MAX_CHAR

Ben Hanson Ben.Hanson at tfbplc.co.uk
Sat Jun 19 07:34:36 PDT 2010


Hi Justin,

== Quote from Justin Johansson (no at spam.com)'s article
> Ben, are you talking about a lexical value space or a value value space?
> It might help you to solicit a better answer if you posted some code
> such as your template struct, and perhaps some method function signatures.
> It would also help if you explained what you mean by a character type as
> opposed to a string type.  Are you asking about character encodings such
> as UTF-8 or UTF-16 or US-ASCII for example?  Sorry it is not clear in
> your question.
I am converting some template C++ code that can work with char or wchar_t. This code does
not cope with any UTF encoding (I realise this support will ultimately need adding!)
Apparently in D you can do char.max and all I would like to be able to do is that but from
a string type.

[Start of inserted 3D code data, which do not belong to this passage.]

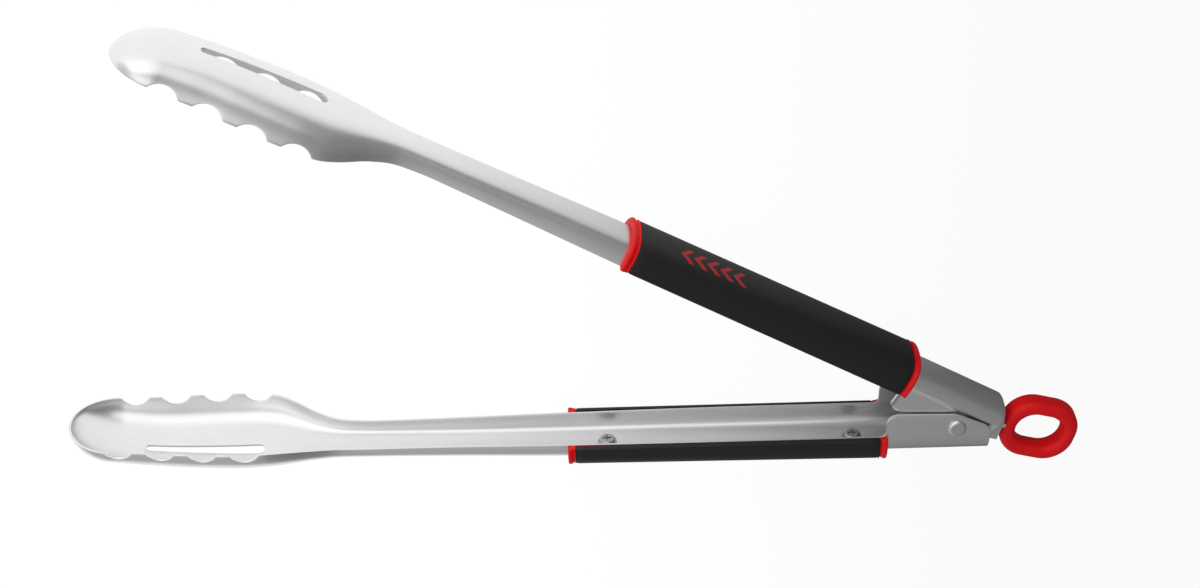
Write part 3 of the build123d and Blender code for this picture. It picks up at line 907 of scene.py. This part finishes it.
def pale_floor():
    fresh()
    bpy.ops.mesh.primitive_plane_add(size=2 * FLOOR_HALF, location=(0, 0, -FLOOR_DROP))
    floor = named("pale_floor")
    finish = Finish(bpy.data.materials.new("pale_table"))
    place = finish.node("ShaderNodeTexCoord", output="Object")
    across = finish.node("ShaderNodeSeparateXYZ", None, {0: place}, output="X")
    share = (across - REFLECTION_PAINT_FADE[0]) * (1 / (REFLECTION_PAINT_FADE[1] - REFLECTION_PAINT_FADE[0]))
    # Painted glow and painted reflection tone: the table glows and darkens from left to right only to paint bright
    # and dark reflections on the steel.
    painted_glow_tone = finish.node("ShaderNodeValToRGB", {"stops": greys((0, 0.56), (1, 0.03))}, {"Fac": share})
    painted_reflection_tone = finish.node("ShaderNodeValToRGB", {"stops": greys((0, 0.8), (1, 0.22))}, {"Fac": share})
    painted_reflection_table = principled(
        finish,
        **{
            "Base Color": painted_reflection_tone,
            "Roughness": 0.9,
            "Emission Color": painted_glow_tone,
            "Emission Strength": 1.0,
        },
    )
    glow = finish.node("ShaderNodeEmission", None, {"Color": (1, 1, 1, 1), "Strength": SEEN_GLOW})
    seen = finish.node("ShaderNodeLightPath", output="Is Camera Ray")
    shown = finish.node("ShaderNodeMixShader", None, {0: SEEN_SHARE * seen, 1: painted_reflection_table, 2: glow})
    floor.data.materials.append(finish.close(shown))
    return floor


floor = pale_floor()
print("floor", 2 * FLOOR_HALF, "m wide")

# %% World and lights
WORLD_STRENGTH = 1.0

WORLD_ACROSS = greys((0, 0.62), (0.375, 0.72), (0.475, 0.66), (0.54, 0.42), (0.7, 0.28), (1, 0.2))
WORLD_AWAY = greys((0, 0.6), (0.4, 0.8), (0.55, 1.0), (1, 1.0))


def studio_world():
    """A grey room: dim on the far side and to the right, brighter overhead and to the left."""
    world = bpy.data.worlds.new("studio")
    bpy.context.scene.world = world
    finish = Finish(world, "ShaderNodeOutputWorld")
    direction = finish.node("ShaderNodeTexCoord", output="Generated")
    across = finish.node("ShaderNodeSeparateXYZ", None, {0: direction}, output="X")
    away = finish.node("ShaderNodeSeparateXYZ", None, {0: direction}, output="Y")
    left_to_right = finish.node("ShaderNodeValToRGB", {"stops": WORLD_ACROSS}, {"Fac": 0.5 * across + 0.5})
    far_to_near = finish.node("ShaderNodeValToRGB", {"stops": WORLD_AWAY}, {"Fac": 0.5 * away + 0.5})
    tone = finish.node(
        "ShaderNodeMix",
        {"data_type": "RGBA", "blend_type": "MULTIPLY"},
        {0: 1.0, 6: left_to_right, 7: far_to_near},
        output=2,
    )
    finish.close(finish.node("ShaderNodeBackground", None, {"Color": tone, "Strength": WORLD_STRENGTH}))


def soft_light(name, place, aim, size, power):
    """A rectangular area light that faces the point it is aimed at."""
    lamp = bpy.data.lights.new(name, "AREA")
    lamp.shape, lamp.energy = "RECTANGLE", power
    lamp.size, lamp.size_y = size
    light = bpy.data.objects.new(name, lamp)
    bpy.context.scene.collection.objects.link(light)
    light.location = place
    light.rotation_euler = (Vector(aim) - Vector(place)).to_track_quat("-Z", "Y").to_euler()
    return light


studio_world()
key = soft_light("key_light", (-1.0, 0.15, 1.5), (0, 0, 0), (1.3, 1.3), 3)
panel = soft_light("near_panel", (-0.3, 1.0, 0.45), (-0.1, 0, 0), (1.6, 0.9), 3.4)
print("lights:", key.name, "and", panel.name)

# %% Camera
CAMERA_FROM_HINGE = Vector((-0.15172, 0.52245, 0.68289))
AIM_FROM_HINGE = Vector((-0.15784, 0.0696, 0.0))
CAMERA_ROLL = radians(178.778)
CAMERA_LENS = 56.62

eye, aim = HINGE + CAMERA_FROM_HINGE, HINGE + AIM_FROM_HINGE
camera_data = bpy.data.cameras.new("camera")
camera = bpy.data.objects.new("camera", camera_data)
bpy.context.scene.collection.objects.link(camera)
camera_data.lens, camera_data.sensor_width = CAMERA_LENS, 36.0
looking = (aim - eye).to_track_quat("-Z", "Y").to_matrix() @ Matrix.Rotation(CAMERA_ROLL, 3, "Z")
camera.location, camera.rotation_euler = eye, looking.to_euler()
bpy.context.scene.camera = camera
bpy.context.scene.view_settings.view_transform = "Standard"
print("camera", round((aim - eye).length, 3), "m from its aim")
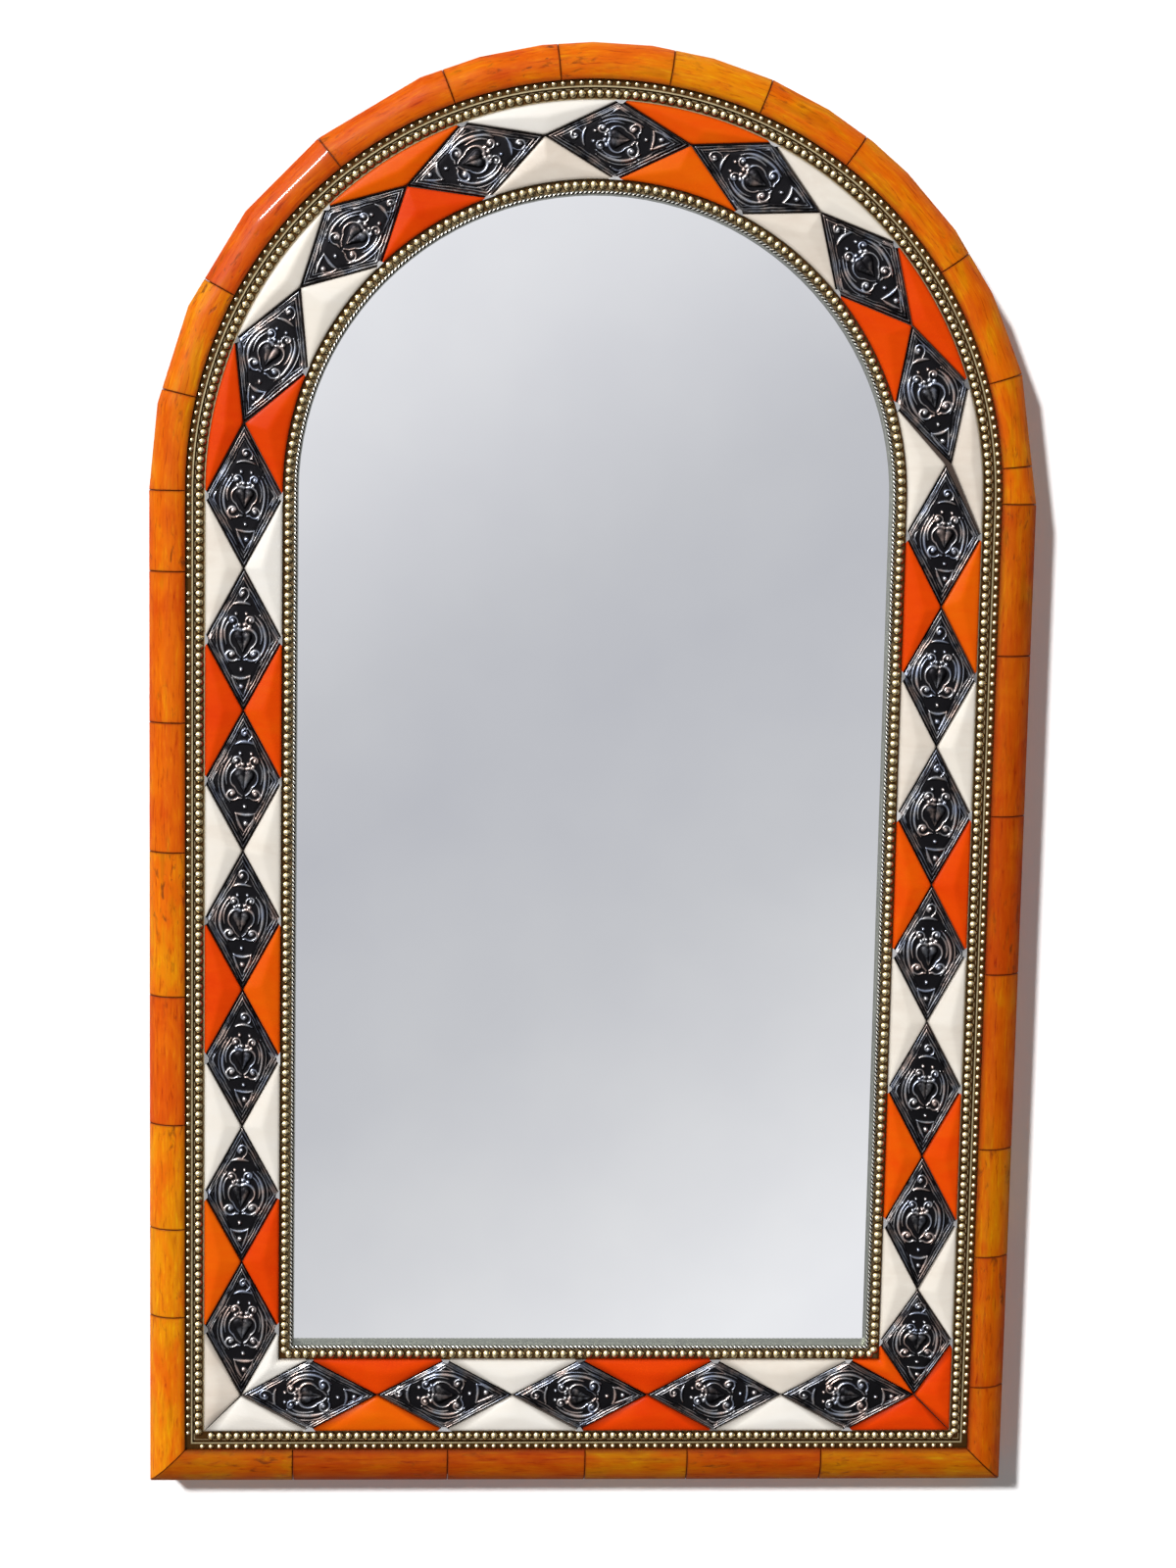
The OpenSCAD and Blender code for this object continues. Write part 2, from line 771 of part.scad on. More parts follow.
// Pointed oval made by two equal arcs
module pointed_oval(long, short) {
  r = (pow(long, 2) + pow(short, 2)) / (2 * short);
  intersection() {
    translate([0, r - short]) circle(r);
    translate([0, short - r]) circle(r);
  }
}

// Leaf with two round lobes and one tip
module leaf(long) {
  lobe_r = long * lobe_share;
  flank = lobe_r * (lobe_offset + flank_start);
  for (side = [-1, 1]) translate([-lobe_r, side * lobe_r * lobe_offset]) circle(lobe_r, $fn = wire_steps);
  polygon([[long, 0], [-lobe_r, flank], [-lobe_r, -flank]]);
}

// Round scroll with an open middle
module scroll(r) {
  difference() {
    circle(r, $fn = wire_steps);
    circle(r * scroll_hole, $fn = wire_steps);
  }
}

// Embossed metal rhombus: stamped figure on a plate, turned end for end on every second one
module medallion(i) {
  at = medallion_at(i);
  long = half_length(i);
  short = half_band - inlay_gap;
  plate_top = ground_top + plate_t;
  line_top = plate_top + relief_t;
  turn = at[2] + (i % 2 == 0 ? 0 : 180);
  color(nickel) placed() {
    plate(ground_top, plate_top) translate([at[0], at[1]]) rotate(at[2]) rhombus(long, short);
    plate(plate_top, line_top) translate([at[0], at[1]]) rotate(turn) {
      rhombus_line(long, short, outer_line);
      rhombus_line(long, short, inner_line);
      difference() {
        pointed_oval(long * oval_outer[0], short * oval_outer[1]);
        pointed_oval(long * oval_inner[0], short * oval_inner[1]);
      }
      leaf(long * leaf_share);
      for (side = [-1, 1], m = scrolls) {
        translate([long * m[0], side * short * m[1]]) scroll(short * m[2]);
      }
      for (end = [-1, 1]) translate([end * long * tip_scroll[0], 0]) scroll(short * tip_scroll[1]);
    }
  }
}

// Bone piece with a flat bed, upright edges and one low peak.
// Its outline runs counter-clockwise as seen from the front.
module bone_piece(outline, peak) {
  n = len(outline);
  low = ground_top;
  high = ground_top + bone_edge_t;
  points = concat(
    [for (p = outline) [p[0], -low, p[1]]],
    [for (p = outline) [p[0], -high, p[1]]],
    [[peak[0], -high - bone_rise, peak[1]]]
  );
  faces = concat(
    [[for (k = [0 : n - 1]) k]],
    [for (k = [0 : n - 1]) let (m = (k + 1) % n) [k, n + k, n + m, m]],
    [for (k = [0 : n - 1]) let (m = (k + 1) % n) [n + k, 2 * n, n + m]]
  );
  polyhedron(points, faces);
}

// Average of a list of points
function middle_of(points, k = 0) = k == len(points) ? [0, 0]
  : points[k] / len(points) + middle_of(points, k + 1);

// One of a medallion's two long tips: 1 is the one further along the band
function tip_of(i, end) = let (at = medallion_at(i))
  [at[0], at[1]] + end * half_length(i) * [cos(at[2]), sin(at[2])];

// Point of the bone beside the meeting tips of medallions i and i + 1, clear of both
function bone_point(i, side) = let (
  here = tip_of(i, 1),
  next = tip_of(i + 1, -1),
  turn = (medallion_at(i)[2] + medallion_at(i + 1)[2]) / 2,
  outwards = [-sin(turn), cos(turn)],
  spread = abs((next - here) * outwards) / 2
) (here + next) / 2 + side * (spread + apex_gap) * outwards;

// Triangle between two neighbouring medallions, with its base on the outer or the inner edge
module band_bone(i, side) {
  on_path = i < path_count;
  from_s = (on_path ? middle_way(i) : foot_way(i - path_count)) + end_gap;
  to_s = (on_path ? middle_way(i + 1) : foot_way(i + 1 - path_count)) - end_gap;
  out = side * (half_band - inlay_gap);
  base = [for (k = [0 : bone_base_steps]) let (s = from_s + (to_s - from_s) * k / bone_base_steps)
    on_path ? on_band(s, out) : on_foot(s, out)];
  ordered = side > 0 ? [for (k = [bone_base_steps : -1 : 0]) base[k]] : base;
  bone_piece(concat([bone_point(i, side)], ordered), (middle_of(base) * 2 + bone_point(i, side)) / 3);
}

// The three pieces in a foot corner: two that share a mitre, and a notched one inside.
// way_up is the height of the upright medallion's middle, way_in the inset of the foot one's.
module corner_bones(side, way_up, way_in) {
  low = trim_in + inlay_gap;
  high = band_in - inlay_gap;
  mitre = tile_joint;
  tip = band_mid;
  x = function(inset) side * (half_w - inset);
  upright = [[x(low), low + mitre], [x(tip - apex_gap), tip], [x(low), way_up - end_gap]];
  lying = [[x(low + mitre), low], [x(way_in - end_gap), low], [x(tip), tip - apex_gap]];
  inner = [
    [x(tip + apex_gap), tip + apex_gap],
    [x(way_in - end_gap), high],
    [x(high), high],
    [x(high), way_up - end_gap]
  ];
  for (outline = [upright, lying, inner]) {
    ordered = side > 0 ? [for (k = [len(outline) - 1 : -1 : 0]) outline[k]] : outline;
    flat = len(outline) == 4 ? [(outline[0] + outline[2]) / 2] : outline;
    bone_piece(ordered, middle_of(flat));
  }
}

// Every bone piece of one colour: gap k lies between medallion k and the next, counted from 1
module bones(parity) {
  for (k = [1 : medallion_count - 1], side = [-1, 1]) {
    if (k != path_count && k % 2 == parity) band_bone(k - 1, side);
  }
  if (path_count % 2 == parity) {
    corner_bones(1, band_mid + path_l - middle_way(path_count - 1), band_mid + foot_way(0));
  }
  if (medallion_count % 2 == parity) corner_bones(-1, band_mid + middle_way(0), band_mid + foot_way(0));
}

module ivory_inlay() {
  color(ivory) placed() bones(0);
}

module orange_inlay() {
  color(orange) placed() bones(1);
}

ground_board();
side_rail(-1);  // side_rail_left
side_rail(1);  // side_rail_right
bottom_rail();
arch_rail(-1);  // arch_rail_left
arch_rail(1);  // arch_rail_right
rail_dowels();
corner_screws();
back_board();
back_board_pins();
mirror_glass();
glass_backing();
hanger_strap(-1);  // hanger_strap_left
hanger_strap(1);  // hanger_strap_right
hanger_ring(-1);  // hanger_ring_left
hanger_ring(1);  // hanger_ring_right
hanger_screws();
wall_pads();
border_bead_strip_arched();
border_bead_strip_bottom();
sight_bead_strip_arched();
sight_bead_strip_bottom();
rope_wire_arched();
rope_wire_bottom();
sight_lip_arched();
sight_lip_bottom();
border_tiles_side(-1);  // border_tiles_left
border_tiles_arch();
border_tiles_side(1);  // border_tiles_right
border_tiles_bottom();
edge_tiles_arched();
edge_tiles_foot();
ivory_inlay();
orange_inlay();
for (i = [1 : medallion_count]) {
  medallion(i - 1);
}
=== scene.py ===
import math

import bmesh
import bpy
import numpy as np
from mathutils import Matrix, Vector


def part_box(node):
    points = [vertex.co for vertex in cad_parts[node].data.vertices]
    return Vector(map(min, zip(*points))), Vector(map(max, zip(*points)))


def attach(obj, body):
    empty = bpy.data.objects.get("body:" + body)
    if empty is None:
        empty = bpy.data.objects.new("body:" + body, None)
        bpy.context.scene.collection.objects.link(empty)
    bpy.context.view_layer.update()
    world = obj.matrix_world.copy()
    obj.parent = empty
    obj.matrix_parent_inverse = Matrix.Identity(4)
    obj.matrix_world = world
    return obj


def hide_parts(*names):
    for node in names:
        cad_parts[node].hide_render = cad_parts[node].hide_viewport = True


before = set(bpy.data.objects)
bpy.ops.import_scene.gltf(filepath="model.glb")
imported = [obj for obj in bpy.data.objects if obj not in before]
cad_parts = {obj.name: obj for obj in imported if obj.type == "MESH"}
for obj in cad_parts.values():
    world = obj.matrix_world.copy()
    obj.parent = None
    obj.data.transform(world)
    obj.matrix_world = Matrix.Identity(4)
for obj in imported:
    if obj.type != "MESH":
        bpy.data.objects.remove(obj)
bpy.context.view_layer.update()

bl_info = {
    "name": "Bone Inlay Mirror",
    "version": (1, 0, 0),
    "blender": (4, 5, 0),
    "location": "View3D > Sidebar > Mirror",
    "description": "Dresses an arched wall mirror's solids with bone tiles, bead strips and an inlaid band",
    "category": "Object",
}

MM = 0.001
BODY = "mirror"


def box_mm(node):
    """Lowest and highest corner of a solid in millimetres."""
    low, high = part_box(node)
    return np.array(low) / MM, np.array(high) / MM


# Places read off the solids, in millimetres

# H, T and TOP count from the wall, IN, INSET and MID from the frame's outer edge, and SPRING from its foot
FOOT_Z = box_mm("edge_tiles_foot")[0][2]
HALF_W = -box_mm("border_tiles_left")[0][0]
SPRING = box_mm("side_rail_left")[1][2] - FOOT_Z
BORDER_W = HALF_W + box_mm("border_tiles_left")[1][0]
CROWN_H = -box_mm("border_tiles_left")[0][1]
EDGE_H = -box_mm("edge_tiles_foot")[0][1]
PAD_T = -box_mm("edge_tiles_foot")[1][1]
RAIL_IN = HALF_W - box_mm("ground_board")[1][0]
GROUND_TOP = -box_mm("ground_board")[0][1]
TRIM_IN = box_mm("border_bead_strip_bottom")[1][2] - FOOT_Z
BAND_IN = box_mm("sight_bead_strip_bottom")[0][2] - FOOT_Z
BAND_MID = (TRIM_IN + BAND_IN) / 2
BAND_HALF = (BAND_IN - TRIM_IN) / 2
SIGHT_IN = box_mm("sight_bead_strip_bottom")[1][2] - FOOT_Z
ROPE_BOX = box_mm("rope_wire_bottom")
ROPE_R = (ROPE_BOX[1][2] - ROPE_BOX[0][2]) / 2
ROPE_INSET = (ROPE_BOX[1][2] + ROPE_BOX[0][2]) / 2 - FOOT_Z
ROPE_H = -(ROPE_BOX[1][1] + ROPE_BOX[0][1]) / 2
MEDALLIONS = sorted(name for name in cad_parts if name.startswith("medallion_"))
FOOT_COUNT = 5
PATH_COUNT = len(MEDALLIONS) - FOOT_COUNT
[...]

Here is the code I have so far:

module main;

import std.algorithm;
import std.string;

template regex(StringT)
{
struct basic_string_token
{
    bool _negated = false;
    StringT _charset;

    this(const bool negated_, ref StringT charset_)
    {
        _negated = negated_;
        _charset = charset_;
    }

    void remove_duplicates()
    {
        _charset.sort;
        _charset = squeeze(_charset);
    }

    void normalise()
    {
        const size_t max_chars_ = 256; // Needs conditional here based on char size

        if (_charset.length == max_chars_)
        {
            _negated = !_negated;
            _charset.clear();
        }
        else if (_charset.length > max_chars_ / 2)
        {
            negate();
        }
    }

    void negate()
    {
        _negated = !_negated;
    }
};
}

int main(char[][]argv)
{
    regex!(string).basic_string_token token_;

    token_._charset = "cccbba";
    token_.remove_duplicates();
    return 0;
}

It's in the normalise() routine I would like to know the size of 'char' in.